[TO DO]
Copy all the material below, exactly as it stands.

[INPUT FOR THIS TASK]
[BEGIN]

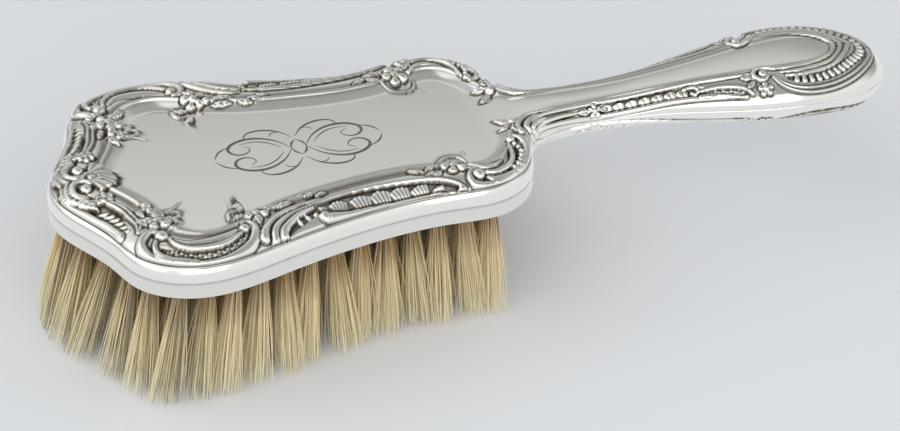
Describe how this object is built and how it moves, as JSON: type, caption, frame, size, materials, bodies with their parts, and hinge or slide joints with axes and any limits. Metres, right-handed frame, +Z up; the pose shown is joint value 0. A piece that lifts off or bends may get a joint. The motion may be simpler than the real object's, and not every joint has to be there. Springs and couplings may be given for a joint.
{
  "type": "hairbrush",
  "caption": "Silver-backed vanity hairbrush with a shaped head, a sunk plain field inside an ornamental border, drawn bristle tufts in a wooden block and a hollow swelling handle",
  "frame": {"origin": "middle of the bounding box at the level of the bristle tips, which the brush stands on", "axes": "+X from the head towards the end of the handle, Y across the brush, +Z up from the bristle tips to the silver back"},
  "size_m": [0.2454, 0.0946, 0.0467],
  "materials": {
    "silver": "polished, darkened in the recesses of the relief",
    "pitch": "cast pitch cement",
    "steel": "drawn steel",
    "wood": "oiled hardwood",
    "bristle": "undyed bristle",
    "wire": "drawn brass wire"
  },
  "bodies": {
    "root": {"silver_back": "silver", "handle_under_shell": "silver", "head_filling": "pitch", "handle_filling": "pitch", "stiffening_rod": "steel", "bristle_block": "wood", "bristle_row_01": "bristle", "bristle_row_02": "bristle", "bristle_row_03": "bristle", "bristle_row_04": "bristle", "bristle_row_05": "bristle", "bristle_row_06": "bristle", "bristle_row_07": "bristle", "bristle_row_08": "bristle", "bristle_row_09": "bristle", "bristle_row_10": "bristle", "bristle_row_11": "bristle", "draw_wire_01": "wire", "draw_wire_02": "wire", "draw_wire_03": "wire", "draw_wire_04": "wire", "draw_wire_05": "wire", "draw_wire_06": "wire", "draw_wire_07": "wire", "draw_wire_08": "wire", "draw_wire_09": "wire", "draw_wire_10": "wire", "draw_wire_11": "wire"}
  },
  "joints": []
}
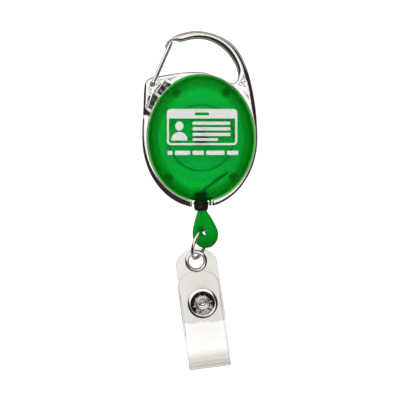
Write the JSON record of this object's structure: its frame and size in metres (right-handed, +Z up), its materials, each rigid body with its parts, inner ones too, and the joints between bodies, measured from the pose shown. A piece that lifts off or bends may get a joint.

[END]

[COMPLETED EXERCISE]
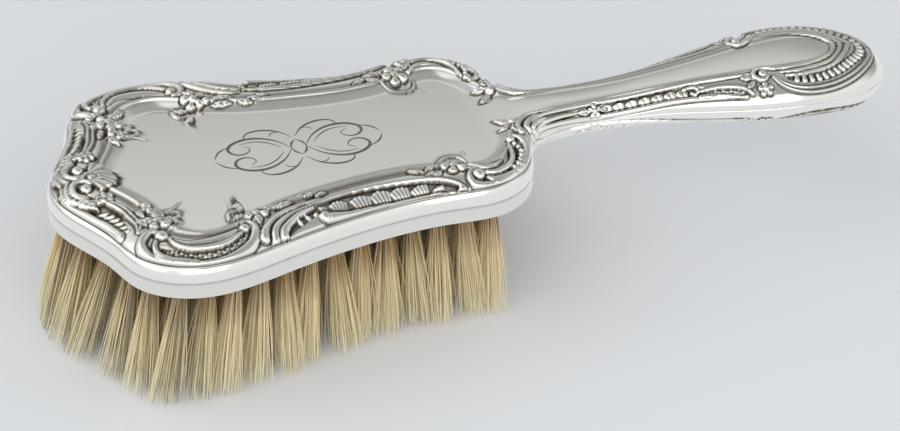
Describe how this object is built and how it moves, as JSON: type, caption, frame, size, materials, bodies with their parts, and hinge or slide joints with axes and any limits. Metres, right-handed frame, +Z up; the pose shown is joint value 0. A piece that lifts off or bends may get a joint. The motion may be simpler than the real object's, and not every joint has to be there. Springs and couplings may be given for a joint.
{
  "type": "hairbrush",
  "caption": "Silver-backed vanity hairbrush with a shaped head, a sunk plain field inside an ornamental border, drawn bristle tufts in a wooden block and a hollow swelling handle",
  "frame": {"origin": "middle of the bounding box at the level of the bristle tips, which the brush stands on", "axes": "+X from the head towards the end of the handle, Y across the brush, +Z up from the bristle tips to the silver back"},
  "size_m": [0.2454, 0.0946, 0.0467],
  "materials": {
    "silver": "polished, darkened in the recesses of the relief",
    "pitch": "cast pitch cement",
    "steel": "drawn steel",
    "wood": "oiled hardwood",
    "bristle": "undyed bristle",
    "wire": "drawn brass wire"
  },
  "bodies": {
    "root": {"silver_back": "silver", "handle_under_shell": "silver", "head_filling": "pitch", "handle_filling": "pitch", "stiffening_rod": "steel", "bristle_block": "wood", "bristle_row_01": "bristle", "bristle_row_02": "bristle", "bristle_row_03": "bristle", "bristle_row_04": "bristle", "bristle_row_05": "bristle", "bristle_row_06": "bristle", "bristle_row_07": "bristle", "bristle_row_08": "bristle", "bristle_row_09": "bristle", "bristle_row_10": "bristle", "bristle_row_11": "bristle", "draw_wire_01": "wire", "draw_wire_02": "wire", "draw_wire_03": "wire", "draw_wire_04": "wire", "draw_wire_05": "wire", "draw_wire_06": "wire", "draw_wire_07": "wire", "draw_wire_08": "wire", "draw_wire_09": "wire", "draw_wire_10": "wire", "draw_wire_11": "wire"}
  },
  "joints": []
}
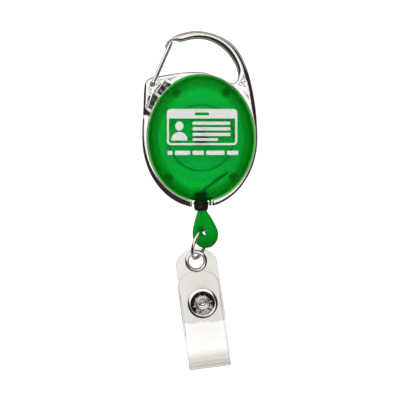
Write the JSON record of this object's structure: its frame and size in metres (right-handed, +Z up), its materials, each rigid body with its parts, inner ones too, and the joints between bodies, measured from the pose shown. A piece that lifts off or bends may get a joint.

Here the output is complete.